═══ DATA PROVIDED ═══
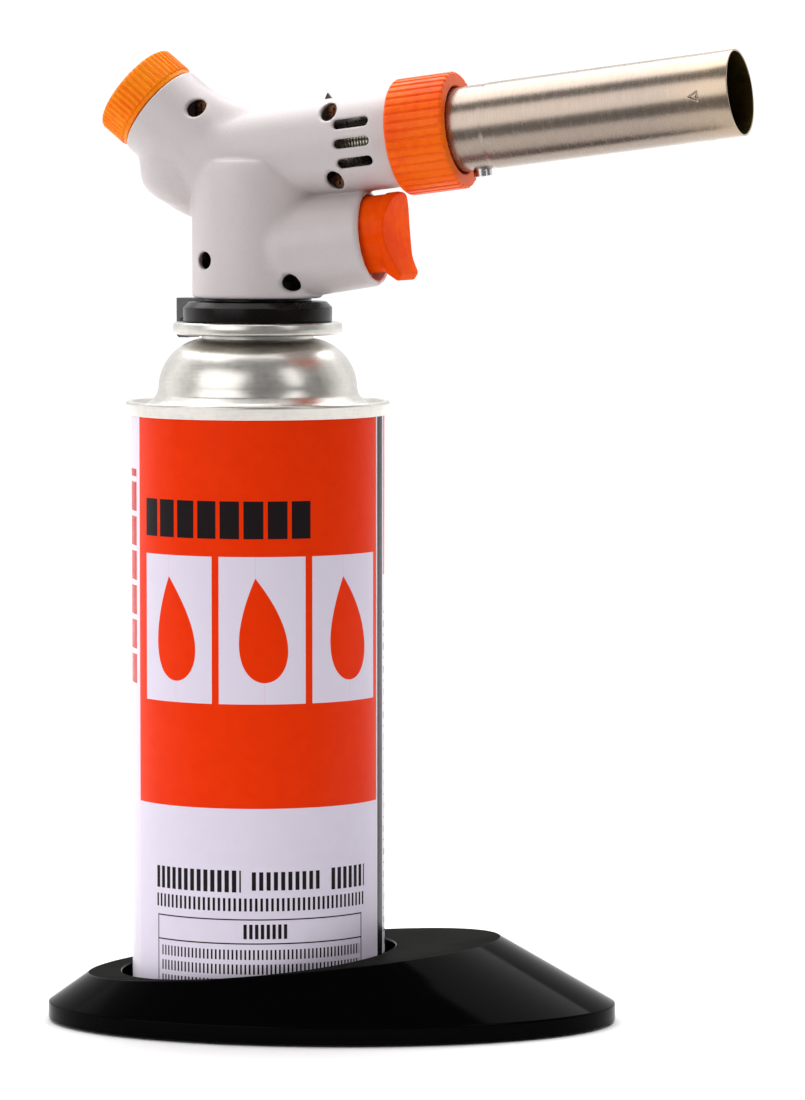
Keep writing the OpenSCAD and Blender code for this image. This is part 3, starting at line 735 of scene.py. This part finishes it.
RUBBERS = (
    # name, colour, bloom
    ("grip_rubber", (34, 34, 37), (62, 61, 60)),
    ("seal_rubber", (26, 26, 28), (44, 43, 43)),
    ("lead_sleeve", (40, 40, 44), (66, 65, 66)),
)
MATERIALS = {
    "stand_gloss": stand_gloss(),
    "can_print": can_print(),
    "tinplate": tinplate(),
    "housing_grey": housing_plastic(),
    "burner_steel": burner_steel(),
}
RECIPES = ((worked_metal, METALS), (moulded, PLASTICS), (orange_plastic, ORANGES), (rubber, RUBBERS))
for recipe, rows in RECIPES:
    for name, light, dark, *numbers in rows:
        MATERIALS[name] = recipe(name, srgb(*light), srgb(*dark), *numbers)


# ---- stand
def build_stand():
    """Oval shell with a sloping top and a well; a and b are the half lengths of its ovals."""
    yaw = math.radians(17.5)
    slope = math.radians(5.2)
    foot = dict(a=74.8, b=47.37, x=19.2)
    top = dict(a=54.6, b=37.5, x=9.3, z=17.4)
    well_r, rim_z, low_z, plate_z, inset = 36.0, 5.0, 0.6, 2.55, 1.8

    def oval(a, b, phi):
        c, s = math.cos(phi), math.sin(phi)
        d = math.hypot(a * c, b * s)
        return a * a * c / d, b * b * s / d

    def top_z(x):
        return top["z"] + (x - top["x"]) * math.tan(slope)

    sides = 288
    points = []
    for i in range(sides):
        phi = 2 * math.pi * i / sides
        wx, wy = well_r * math.cos(phi), well_r * math.sin(phi)
        tx, ty = oval(top["a"], top["b"], phi)
        tx = top["x"] + tx * math.cos(slope)
        fx, fy = oval(foot["a"], foot["b"], phi)
        gx, gy = oval(foot["a"] - inset, foot["b"] - inset, phi)
        fx, gx = fx + foot["x"], gx + foot["x"]
        loop = rounded([
            ((wx, wy, plate_z), 0),
            ((wx, wy, top_z(wx)), 0.45),
            ((tx, ty, top_z(tx)), 0.8),
            ((fx, fy, rim_z), 0.7),
            ((fx, fy, low_z), 0.4),
            ((gx, gy, low_z), 0.2),
            ((gx, gy, plate_z), 0),
        ], steps=6)
        points.append(refine(loop, 400))
    rows = len(points[0])
    grid = np.array(points).reshape(-1, 3)
    turn = np.array([[math.cos(yaw), math.sin(yaw), 0], [-math.sin(yaw), math.cos(yaw), 0], [0, 0, 1]])
    make_piece(
        "stand_shell_body", grid @ turn, grid_faces(sides, rows), "stand_gloss",
        "stand", ["stand_shell"], sharp=25,
    )


# ---- can
def build_can_wall():
    """Straight wall whose sheet laps over itself at the side seam."""
    weld_lap, lap_height = 0.09, 0.1
    weld = PRINT_FRONT + PANEL_RIGHT / CAN_R

    def with_weld(theta, r, t):
        lap = np.cos(theta - weld - weld_lap)
        step = smoothstep(math.cos(weld_lap - 0.005), math.cos(weld_lap - 0.015), lap)
        return r + lap_height * step * (r > CAN_R - 0.15)

    low = CAN_FLOOR + SEAM_H
    wall = section((CAN_R - 0.3, low), (CAN_R, low), (CAN_R, CAN_TOP), (CAN_R - 0.3, CAN_TOP))
    turned("can_wall", refine(wall, 8.0), UPRIGHT, "can_print", "can",
           ["can_body"], sides=360, shape=with_weld)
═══
WHAT THE TASK REQUIRES
Print out the whole listing exactly as it appears.

COMPLETE ANSWER
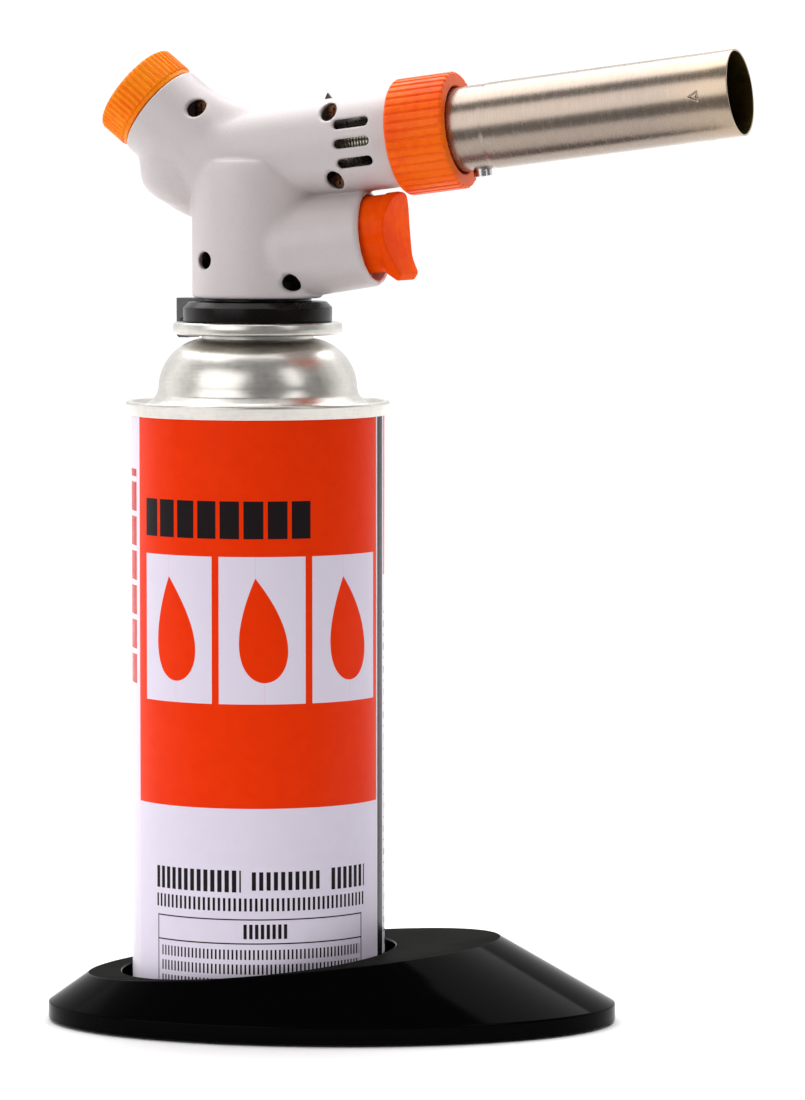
Keep writing the OpenSCAD and Blender code for this image. This is part 3, starting at line 735 of scene.py. This part finishes it.
RUBBERS = (
    # name, colour, bloom
    ("grip_rubber", (34, 34, 37), (62, 61, 60)),
    ("seal_rubber", (26, 26, 28), (44, 43, 43)),
    ("lead_sleeve", (40, 40, 44), (66, 65, 66)),
)
MATERIALS = {
    "stand_gloss": stand_gloss(),
    "can_print": can_print(),
    "tinplate": tinplate(),
    "housing_grey": housing_plastic(),
    "burner_steel": burner_steel(),
}
RECIPES = ((worked_metal, METALS), (moulded, PLASTICS), (orange_plastic, ORANGES), (rubber, RUBBERS))
for recipe, rows in RECIPES:
    for name, light, dark, *numbers in rows:
        MATERIALS[name] = recipe(name, srgb(*light), srgb(*dark), *numbers)


# ---- stand
def build_stand():
    """Oval shell with a sloping top and a well; a and b are the half lengths of its ovals."""
    yaw = math.radians(17.5)
    slope = math.radians(5.2)
    foot = dict(a=74.8, b=47.37, x=19.2)
    top = dict(a=54.6, b=37.5, x=9.3, z=17.4)
    well_r, rim_z, low_z, plate_z, inset = 36.0, 5.0, 0.6, 2.55, 1.8

    def oval(a, b, phi):
        c, s = math.cos(phi), math.sin(phi)
        d = math.hypot(a * c, b * s)
        return a * a * c / d, b * b * s / d

    def top_z(x):
        return top["z"] + (x - top["x"]) * math.tan(slope)

    sides = 288
    points = []
    for i in range(sides):
        phi = 2 * math.pi * i / sides
        wx, wy = well_r * math.cos(phi), well_r * math.sin(phi)
        tx, ty = oval(top["a"], top["b"], phi)
        tx = top["x"] + tx * math.cos(slope)
        fx, fy = oval(foot["a"], foot["b"], phi)
        gx, gy = oval(foot["a"] - inset, foot["b"] - inset, phi)
        fx, gx = fx + foot["x"], gx + foot["x"]
        loop = rounded([
            ((wx, wy, plate_z), 0),
            ((wx, wy, top_z(wx)), 0.45),
            ((tx, ty, top_z(tx)), 0.8),
            ((fx, fy, rim_z), 0.7),
            ((fx, fy, low_z), 0.4),
            ((gx, gy, low_z), 0.2),
            ((gx, gy, plate_z), 0),
        ], steps=6)
        points.append(refine(loop, 400))
    rows = len(points[0])
    grid = np.array(points).reshape(-1, 3)
    turn = np.array([[math.cos(yaw), math.sin(yaw), 0], [-math.sin(yaw), math.cos(yaw), 0], [0, 0, 1]])
    make_piece(
        "stand_shell_body", grid @ turn, grid_faces(sides, rows), "stand_gloss",
        "stand", ["stand_shell"], sharp=25,
    )


# ---- can
def build_can_wall():
    """Straight wall whose sheet laps over itself at the side seam."""
    weld_lap, lap_height = 0.09, 0.1
    weld = PRINT_FRONT + PANEL_RIGHT / CAN_R

    def with_weld(theta, r, t):
        lap = np.cos(theta - weld - weld_lap)
        step = smoothstep(math.cos(weld_lap - 0.005), math.cos(weld_lap - 0.015), lap)
        return r + lap_height * step * (r > CAN_R - 0.15)

    low = CAN_FLOOR + SEAM_H
    wall = section((CAN_R - 0.3, low), (CAN_R, low), (CAN_R, CAN_TOP), (CAN_R - 0.3, CAN_TOP))
    turned("can_wall", refine(wall, 8.0), UPRIGHT, "can_print", "can",
           ["can_body"], sides=360, shape=with_weld)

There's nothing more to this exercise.